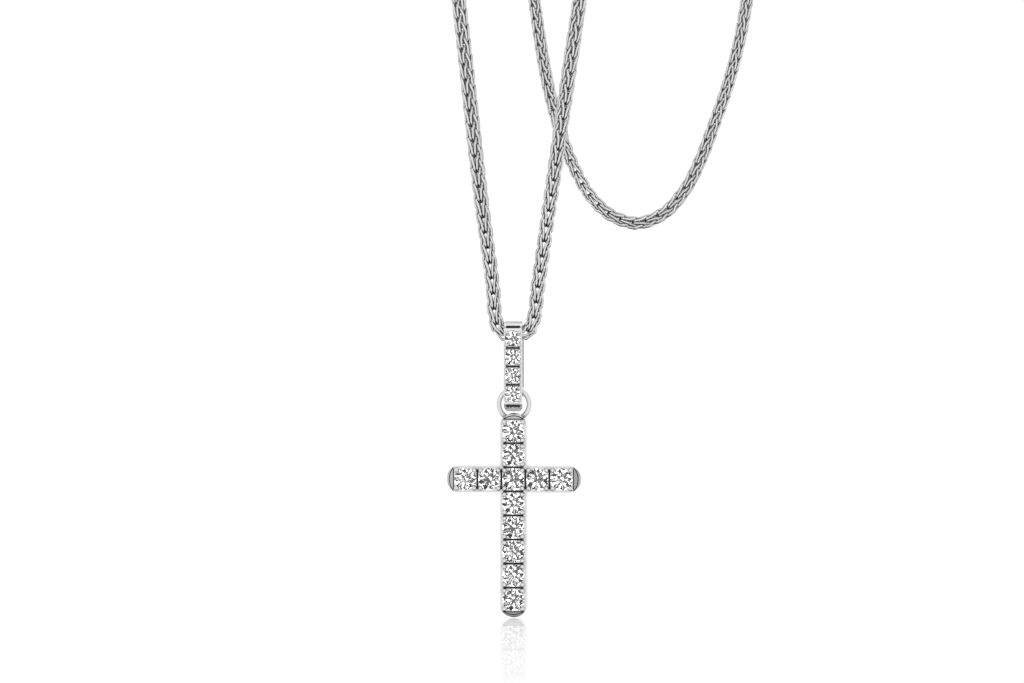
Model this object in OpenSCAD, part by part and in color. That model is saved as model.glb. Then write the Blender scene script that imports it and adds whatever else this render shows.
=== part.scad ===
// A cross pendant set with round stones, hanging by a stone-set bail on a fine wheat chain.
// Millimetres. +Z is up and the pendant faces -Y. The necklace hangs over a level rail that
// runs along X, and the origin is on the rail's axis.

/* [Cross] */
// Diameter of each round stone in the cross
stone_d = 2.05; // [1.8:0.05:2.4]
// Space between neighbouring stones of the cross
stone_gap = 0.15; // [0.12:0.01:0.25]
// Metal rail beside the stones
rail_w = 0.17; // [0.12:0.01:0.3]
// Depth of the cross from front to back, without the stones
bar_t = 1.9; // [1.7:0.05:2.4]
// Metal past the last stone at the top and the foot
upright_end = 0.62; // [0.5:0.02:0.9]
// Metal past the last stone of each arm
arm_end = 0.74; // [0.5:0.02:0.9]
// Height of the arc that rounds each end
end_sag = 0.88; // [0.5:0.01:0.95]
// Slope of the polished facet at each end, in degrees
end_slope = 38; // [25:1:50]
// Length of the steep facet at each tip, seen from the front
tip_bevel = 0.12; // [0.08:0.01:0.16]
// Slope of the steep facet at each tip, in degrees
tip_slope = 65; // [55:1:72]
// Rim outside the curved line that is engraved in each end facet
rim_w = 0.28; // [0.24:0.01:0.36]
// Width of the engraved lines
engrave_w = 0.1; // [0.08:0.01:0.18]
// Depth of the engraved lines
engrave_deep = 0.1; // [0.08:0.02:0.2]
// Bevel along the back edges
back_bevel = 0.25; // [0.1:0.05:0.4]

/* [Claws and seats] */
// Diameter of a claw on the cross
claw_d = 0.42; // [0.36:0.02:0.48]
// Diameter of a claw on the bail
bail_claw_d = 0.32; // [0.28:0.02:0.36]
// Height of the claws above the girdles, as a share of the stone's crown
claw_rise = 0.9; // [0.7:0.05:1.1]
// How far the girdles sit below the rails
girdle_sink = 0.05; // [0.02:0.01:0.1]
// Clearance between a stone and its seat
seat_play = 0.03; // [0.02:0.005:0.05]
// Width of the cut lines between the stones; those past the last stones are as thin as engraving
cut_w = 0.18; // [0.1:0.01:0.2]
// Depth of the cut lines and of the bail's grooves
cut_deep = 0.4; // [0.2:0.05:0.5]
// Diameter of the hole behind each stone of the cross
azure_d = 0.9; // [0.6:0.05:1.1]

/* [Ring] */
// Wire of the ring on top of the cross
ring_wire = 0.46; // [0.38:0.02:0.56]
// Height of the ring's opening where the bail's sides pass through it
ring_open = 1.6; // [1.4:0.05:2]
// Running clearance between ring and bail
ring_play = 0.1; // [0.08:0.01:0.15]

/* [Bail] */
// Diameter of each round stone in the bail
bail_stone_d = 1.42; // [1.3:0.02:1.6]
// Space between neighbouring stones of the bail
bail_stone_gap = 0.26; // [0.2:0.01:0.34]
// Metal rail beside the stones of the bail
bail_rail = 0.12; // [0.1:0.01:0.25]
// Wall over the chain and down the back
bail_wall = 0.47; // [0.35:0.01:0.6]
// Metal behind the points of the stones
bail_floor = 0.2; // [0.15:0.01:0.4]
// How far the first stone sits below the chain's axis
bail_lead = 0.43; // [0.3:0.01:0.6]
// Height of the arcs that round the bail's ends, seen from the side
bail_sag = 1.15; // [1:0.01:1.3]
// Radius that rounds the corners of the bail's cap, seen from the front
cap_r = 0.22; // [0.1:0.01:0.25]
// Radius that rounds the corners of the bail's foot, seen from the front
foot_r = 0.45; // [0.2:0.01:0.6]
// Plain metal between the end stones and the groove beyond them
groove_gap = 0.37; // [0.3:0.01:0.45]
// Width of the grooves at the ends of the stone row
groove_w = 0.24; // [0.12:0.01:0.24]

/* [Chain and clasp] */
// Thickness of the chain
chain_d = 1.3; // [1:0.05:1.6]
// Running clearance between chain and bail
chain_play = 0.1; // [0.06:0.01:0.2]
// Diameter of the barrel clasp
clasp_d = 2.9; // [2.4:0.1:3.6]
// Wall of the clasp round the chain's ends
clasp_wall = 0.35; // [0.25:0.05:0.5]
// How deep each end of the chain sits in the clasp
clasp_cup = 1; // [0.6:0.1:1.5]

/* [Hidden] */
$fn = 48;

CROSS_STONES = [for (i = [1 : 12]) str("cross_stone_", i < 10 ? "0" : "", i)];
BAIL_STONES = [for (i = [1 : 4]) str("bail_stone_", i)];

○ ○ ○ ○

**Short exercise:** Please reproduce exactly the lines above, beginning with the first and ending with the line that contains "back_bevel = 0.25; // [0.1:0.05:0.4]", and include nothing outside that range.

**Correct answer:**
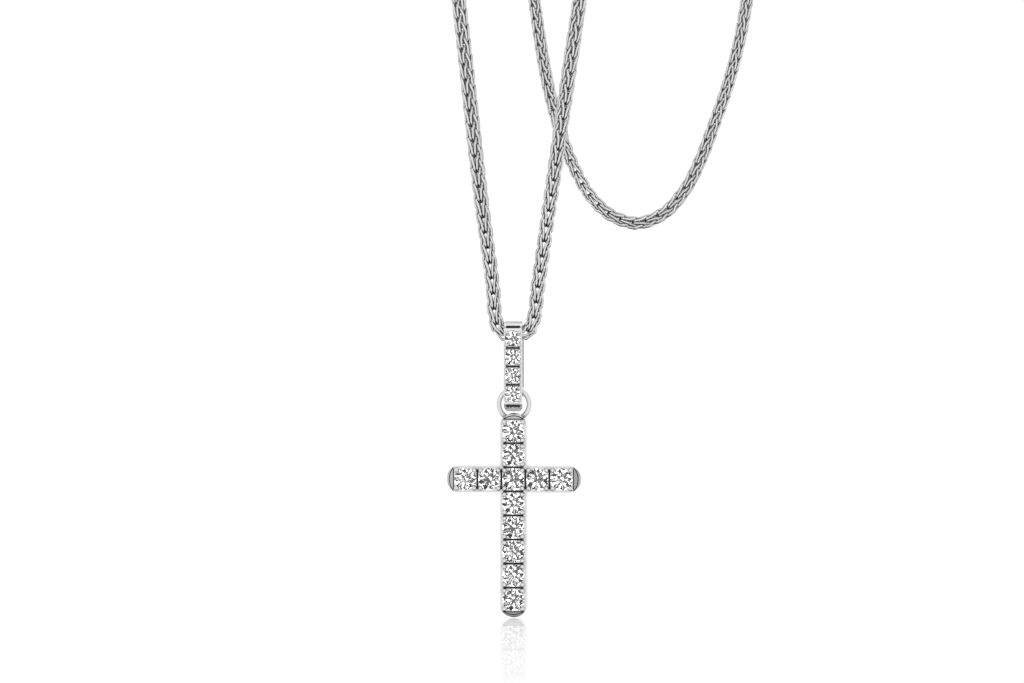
Model this object in OpenSCAD, part by part and in color. That model is saved as model.glb. Then write the Blender scene script that imports it and adds whatever else this render shows.
=== part.scad ===
// A cross pendant set with round stones, hanging by a stone-set bail on a fine wheat chain.
// Millimetres. +Z is up and the pendant faces -Y. The necklace hangs over a level rail that
// runs along X, and the origin is on the rail's axis.

/* [Cross] */
// Diameter of each round stone in the cross
stone_d = 2.05; // [1.8:0.05:2.4]
// Space between neighbouring stones of the cross
stone_gap = 0.15; // [0.12:0.01:0.25]
// Metal rail beside the stones
rail_w = 0.17; // [0.12:0.01:0.3]
// Depth of the cross from front to back, without the stones
bar_t = 1.9; // [1.7:0.05:2.4]
// Metal past the last stone at the top and the foot
upright_end = 0.62; // [0.5:0.02:0.9]
// Metal past the last stone of each arm
arm_end = 0.74; // [0.5:0.02:0.9]
// Height of the arc that rounds each end
end_sag = 0.88; // [0.5:0.01:0.95]
// Slope of the polished facet at each end, in degrees
end_slope = 38; // [25:1:50]
// Length of the steep facet at each tip, seen from the front
tip_bevel = 0.12; // [0.08:0.01:0.16]
// Slope of the steep facet at each tip, in degrees
tip_slope = 65; // [55:1:72]
// Rim outside the curved line that is engraved in each end facet
rim_w = 0.28; // [0.24:0.01:0.36]
// Width of the engraved lines
engrave_w = 0.1; // [0.08:0.01:0.18]
// Depth of the engraved lines
engrave_deep = 0.1; // [0.08:0.02:0.2]
// Bevel along the back edges
back_bevel = 0.25; // [0.1:0.05:0.4]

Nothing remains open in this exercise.